"...obscure, internal, unformulated, and as secret as any complicity."

Jul 15, 2014 15:02

I have, at long last, finished Memoirs of Hadrian. I have spent three months with the book, but now that it is finished I hardly know what to say about it. I have never had a reading experience quite like this one, in the sense that it felt both transcendent and like a slog, often simultaneously.

Let me say first that the book is undoubtedly a work of genius. The phrase "literary ventriloquism" gets tossed around, but Marguerite Yourcenar has achieved something that goes beyond even that commendation. Memoirs of Hadrian is the perfect distillation of a human consciousness, a work of utter authorial effacement. Despite the incredible amount of scholarly work she did to produce this novel, Yourcenar renders herself invisible and presents to us Hadrian complete: full of his memories, shaped by his time and by his lifetime's worth of work and thought. Not only does she do this, but she does it in absolutely beautiful prose--her sentences are careful, measured, unadorned, but beautiful nonetheless.

So why did long stretches of the book fail to hold my interest? Why did I feel so little impulse to pick the book up again after I had put it down? I found that reading it required immense concentration; I could only handle five or ten pages at a time, and even then I had to continually pull my focus back to the words on the page in front of me. I developed a fondness for Hadrian as I spent more and more time with him, and there were times (though they were isolated incidents) when his thoughts or (even rarer) his feelings resonated deeply with me, yet this never translated in a desire to know what would happen next. I could admire the book intellectually and aesthetically, but could not feel deeply engaged with it.

But it's another form of engagement, isn't it, to spend three months with a character? To sip continuously from a book over a long period, rather than drinking a few deep drafts? It is, of course, even if I can't describe exactly what the difference is. I only considered quitting the book when I was trying to read it in my usual mode. Once I had slowed down, and settled myself into the habit of reading just a few pages at a time I never questioned whether it would be worth it to finish the book.

And perhaps that is the result of my long wrestling with this work: something of value has been imparted, though I can't say now what it was. Perhaps the value, or part of it, is in the wrestling itself.
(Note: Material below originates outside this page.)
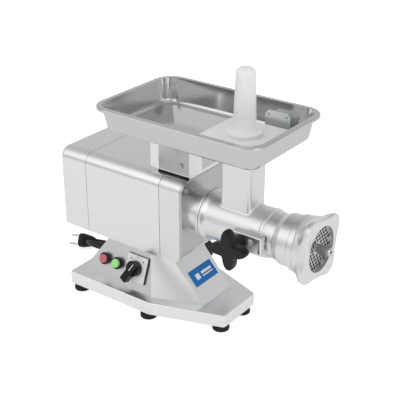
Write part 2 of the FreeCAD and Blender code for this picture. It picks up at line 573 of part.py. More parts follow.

I read Memoirs of Hadrian in a Modern Library edition that included at the end a section called "Reflections on the Composition of Memoirs of Hadrian." This was nearly 30 pages of brief, fragmentary notes by Yourcenar describing the work of writing the book, the 25 years that it took between her first conception of writing the life of Hadrian and the full germination of the book, the reading that she did and the images that were important to her during that time, etc. And while my feelings about the book itself are a confused jumble, I just plain loved these little notes. They seem to contain so much wisdom and to say so much, not just about Yourcenar's amazing project but about all of writing. I wanted to copy out almost all of them. But I will share only a few:

Take a like that is known and completed, recorded and fixed by Histry (as much as lives ever can be fixed), so that its entire course may be seen at a single glance; more important still, choose the moment when the man who lived that existence weighs and examines it, and is, for the briefest span, capable of judging it. Try to manage so that he stands before his own life in much the same position as we stand when we look at it.
____
The human substance and structure hardly change: nothing is more stable than the curve of a heel, the position of a tendon, or the form of a tow. But there are periods when the shoe is less deforming than in others. In the century of which I speak we are still very close to the undisguised freedom of the bare foot.
____
On the 26th of December, 1950, on an evening of freezing cold and in the almost polar silence of Mount Desert Island, off the Atlantic shore, I was striving to live again through the smothering heat of a day in July, in the year 138 in Baiae, to feel the weight of a sheet on weary, heavy limbs, and to catch the barely perceptible sound of that tideless sea as from time to time it reached a man whose whole attention was concentrated upon other murmurs, those of his approaching death. I tried to go as far as the last sip of water, the last spasm of pain, the last image in his mind. Now the emperor had but to die.